Merthyr Mawr Kenfig Margam Burrows

Accumulations of wind blown sand have formed considerable areas of littoral dunes at a number of points along the South Wales coast. Historical evidence indicates that the processes of be-sandment were very active in the later medieval period, during the 13th to 15th centuries.

Summary

Crown copyright: RCAHMW

Ref number: HLW (MGl) 1

OS map: Landranger 170

Unitary authority: Bridgend, Neath Port Talbot, Vale of Glamorgan

 

Merthyr Mawr, Kenfig and Margam Burrows are two discrete areas of dunes situated on the west coast of Glamorgan and they present the supreme examples in South Wales of these natural and uncontrollable forces, and the significant impact they had on earlier societies. Inevitably, two landscapes are represented, the one at Margam and Kenfig as the be-sanded landscape that essentially derived from adverse weather conditions and tidal phenomena in the Middle Ages and perhaps earlier, and the other at Merthyr Mawr as a generally more ancient landscape with archaeological sites completely buried by these natural forces.

A full published description for this landscape area is available as a pdf download within the Related Articles section below.

Principal area designations:

Merthyr Mawr includes: Merthyr Mawr Warren Site of Special Scientific Interest; Merthyr Warren Scheduled Ancient Monument.

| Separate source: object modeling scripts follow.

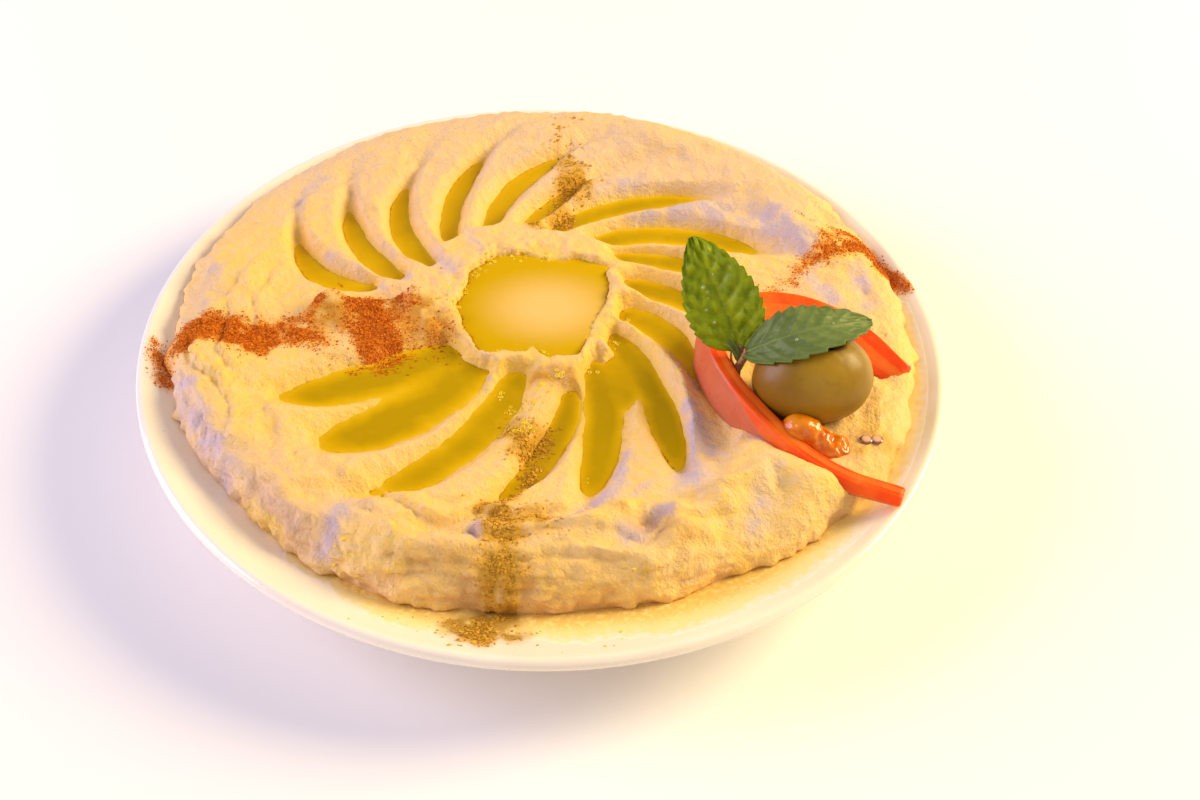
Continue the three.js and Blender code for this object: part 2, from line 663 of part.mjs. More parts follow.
function mintBody() {
  return [
    stalkBody(mint.uprightStalk, mint.stemRadius * 0.8),
    stalkBody(mint.lyingStalk, mint.stemRadius * 0.8),
    leafBody(mint.upright), leafBody(mint.lying), leafBody(mint.small),
  ].reduce((sum, piece) => sum.add(piece), stalkBody(mint.stem, mint.stemRadius));
}

// ---------------------------------------------------------------- assembly

const finishes = {
  glaze: { color: 0xf4ead8, roughness: 0.25 },
  hummus: { color: 0xeed09a, roughness: 0.6 },
  oil: { color: 0xc9a010, roughness: 0.08 },
  olive: { color: 0x76701e, roughness: 0.3 },
  tomato: { color: 0xdc4414, roughness: 0.3 },
  pulp: { color: 0xd87c12, roughness: 0.15 },
  mint: { color: 0x4c7a1e, roughness: 0.5 },
};

const dish = new THREE.Group();

function addPiece(name, shape, finish) {
  const geometry = shape instanceof THREE.BufferGeometry ? shape : geometryOf(shape);
  const material = new THREE.MeshStandardMaterial({ ...finishes[finish], metalness: 0 });
  const mesh = new THREE.Mesh(geometry, material);
  mesh.name = name;
  dish.add(mesh);
}

const bareHummus = hummusBody();
const raised = bareHummus.translate([0, 0, clearance]);
const dressedHummus = seedBodies().reduce((sum, seed) => sum.add(seed), bareHummus)
  .subtract(oliveBody(clearance)).subtract(tomatoBody(clearance))
  .subtract(stalkBody(mint.stem, mint.stemRadius + clearance, clearance));

addPiece('plate', solidOf(plateShape()), 'glaze');
addPiece('hummus', largest(dressedHummus), 'hummus');
addPiece('oil_crater', craterOil(raised), 'oil');
oilPools.forEach((name) => {
  const clear = strokeOil(name, raised).subtract(tomatoBody(clearance));
  addPiece(`oil_stroke_${name}`, largest(clear), 'oil');
});
addPiece('olive', oliveShape(), 'olive');
addPiece('tomato_wall', tomatoBody(), 'tomato');
addPiece('tomato_pulp', pulpBody(raised), 'pulp');
addPiece('mint_sprig', mintBody(), 'mint');

export default dish;
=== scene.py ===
import json
import math

import bmesh
import bpy
import numpy as np
from mathutils import Matrix, Vector
from mathutils.bvhtree import BVHTree

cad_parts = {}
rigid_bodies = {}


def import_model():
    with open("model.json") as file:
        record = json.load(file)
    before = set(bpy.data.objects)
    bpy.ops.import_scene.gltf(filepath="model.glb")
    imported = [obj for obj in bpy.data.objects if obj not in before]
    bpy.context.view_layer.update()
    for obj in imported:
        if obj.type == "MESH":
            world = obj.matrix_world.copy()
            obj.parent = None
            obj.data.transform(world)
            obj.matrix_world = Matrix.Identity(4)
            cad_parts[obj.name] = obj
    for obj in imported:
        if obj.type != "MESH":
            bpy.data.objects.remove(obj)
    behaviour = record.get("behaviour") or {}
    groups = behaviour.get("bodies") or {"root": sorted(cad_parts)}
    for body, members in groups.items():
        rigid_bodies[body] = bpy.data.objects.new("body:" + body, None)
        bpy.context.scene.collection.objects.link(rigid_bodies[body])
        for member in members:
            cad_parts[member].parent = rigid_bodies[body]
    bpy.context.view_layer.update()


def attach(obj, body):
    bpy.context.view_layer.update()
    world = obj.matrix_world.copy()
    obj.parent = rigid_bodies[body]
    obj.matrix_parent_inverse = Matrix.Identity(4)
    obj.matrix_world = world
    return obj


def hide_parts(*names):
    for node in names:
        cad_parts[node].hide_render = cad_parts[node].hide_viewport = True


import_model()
mm = 0.001  # shapes are worked out in millimetres and written in metres

# camera, lights and floor

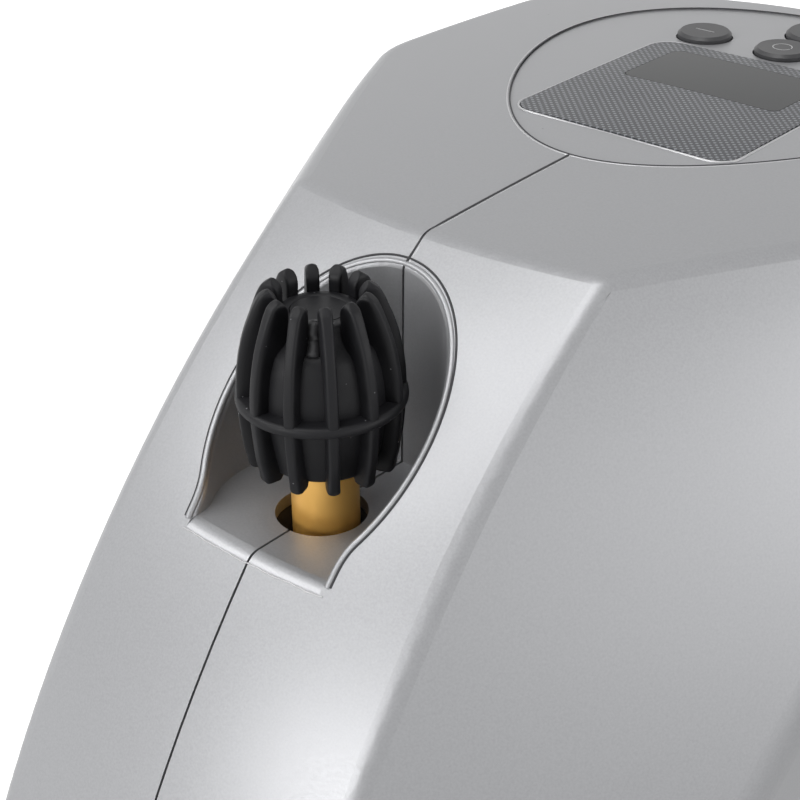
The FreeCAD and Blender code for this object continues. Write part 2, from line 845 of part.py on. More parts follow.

Kenfig includes: Kenfig Pool and Dunes National Nature Reserve; Ogmore Castle Guardianship Site; Kenfig Castle and Kenfig town Scheduled Ancient Monuments; Merthyr Mawr Conservation Area.

Criteria: 4


Contents and significance:

Two discrete, but extensive areas of littoral, wind blown sand dunes situated on the west Glamorgan coast, containing buried remains of immense archaeological and historic potential from the prehistoric, Roman and medieval periods, and including Candleston and Ogmore Castles near Merthyr Mawr.